Bradshaw also denied suggestions that his bonuses were related to getting convictions in cases like this.
Updated at 11.44 EST
Post Office investigator made accused post office operator think she was only person with missing money, inquiry told
At the Post Office Horizon IT inquiry extracts were shown from a statement made by Jacqueline McDonald, who claimed she was “bullied” by Stephen Bradshaw during an investigation into her alleged £50,000 shortfall. In the statement, she said:
Shortly after I had been audited and my post office was taken away from me, I read an article in a magazine which highlighted other people who have suffered or [were] about to suffer the same hell I was going through. I then got in touch with the writer of the article who then put me in touch with the JFSA (Justice for Subpostmasters Alliance).

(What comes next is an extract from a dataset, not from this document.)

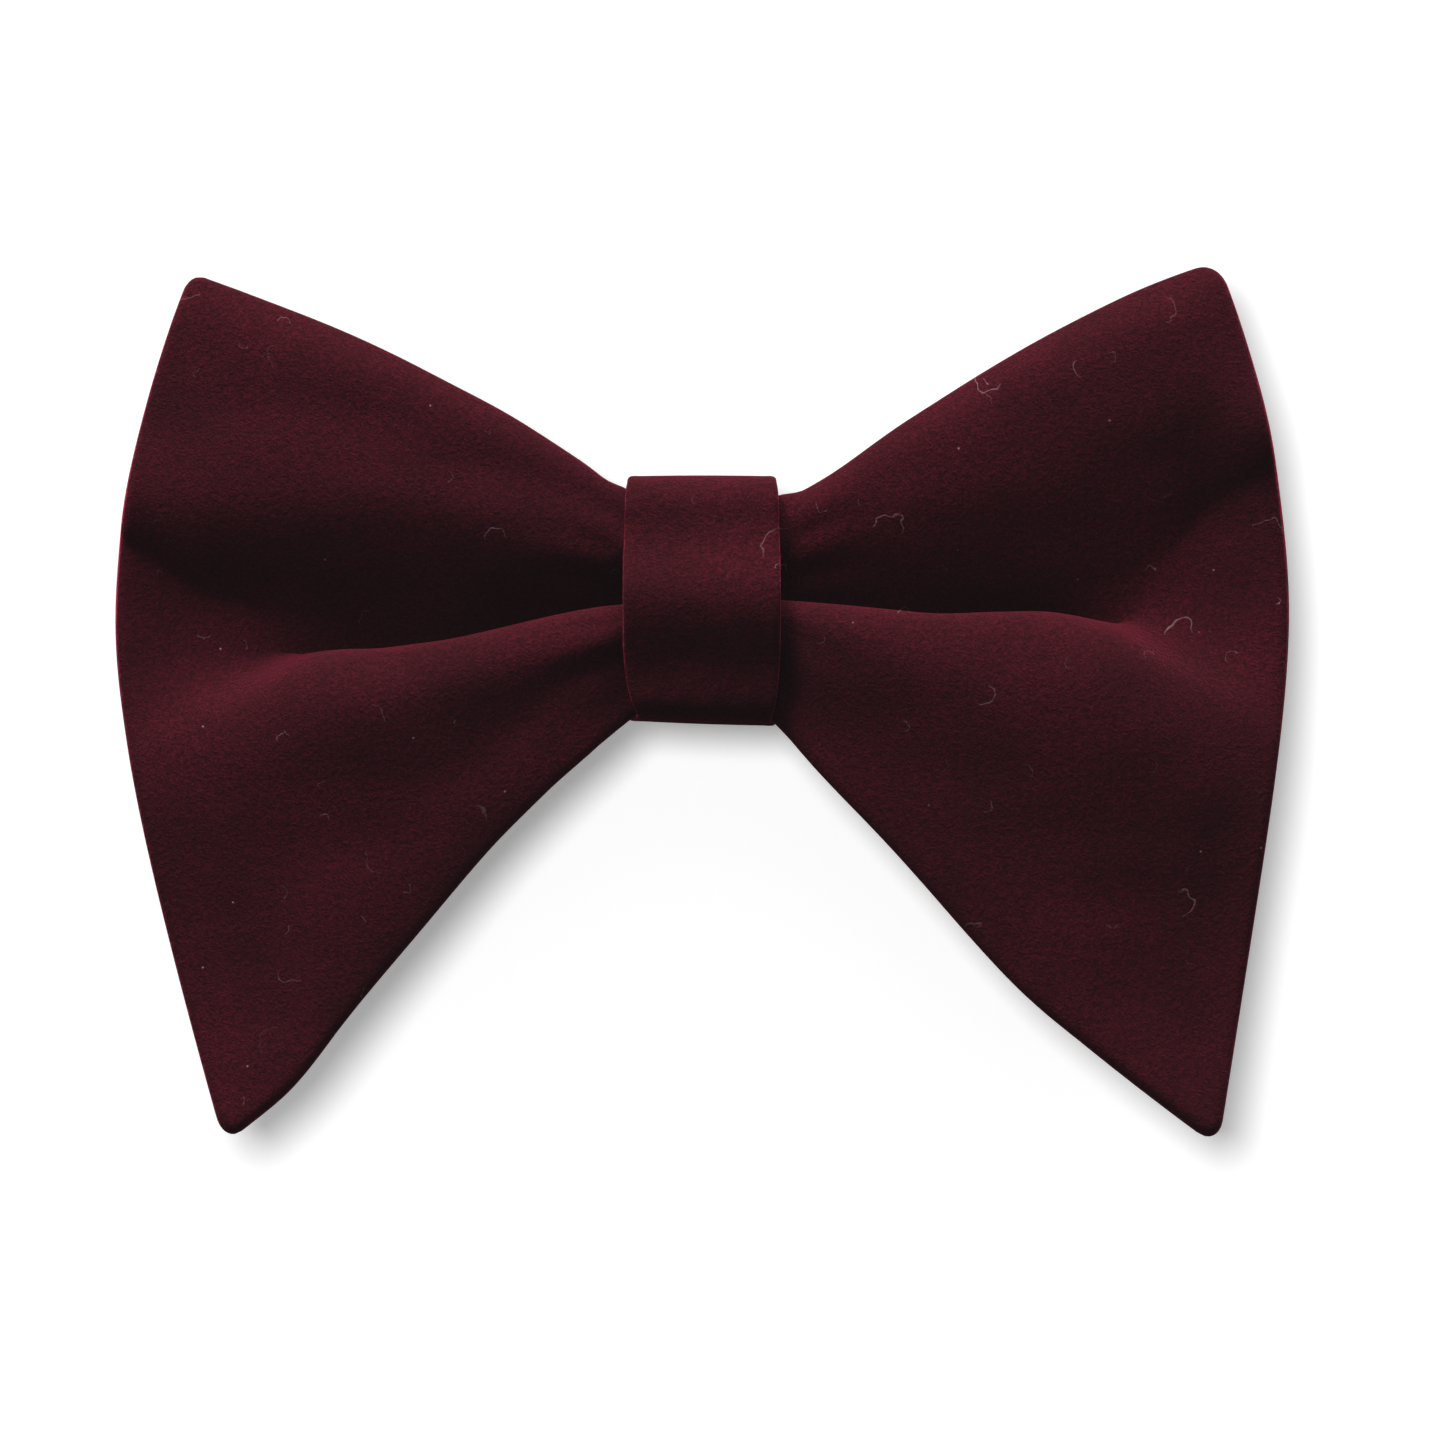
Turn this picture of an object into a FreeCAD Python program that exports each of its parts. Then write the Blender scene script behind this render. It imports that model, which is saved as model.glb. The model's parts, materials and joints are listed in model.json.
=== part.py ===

This was a very big surprise to me as I was led to believe by the investigator for the POL Stephen Bradshaw that I was the only one in this position and this has never happened before.
Stephen Bradshaw is a liar and he knew the whole time as I am friends with another person he has prosecuted that was a member of the JFSA. It is just unbelievable how I was made to feel like I was the only one and it made me isolated and paranoid.
Asked about this Bradshaw said: “I’ve never said that to her. That’s incorrect, that statement.”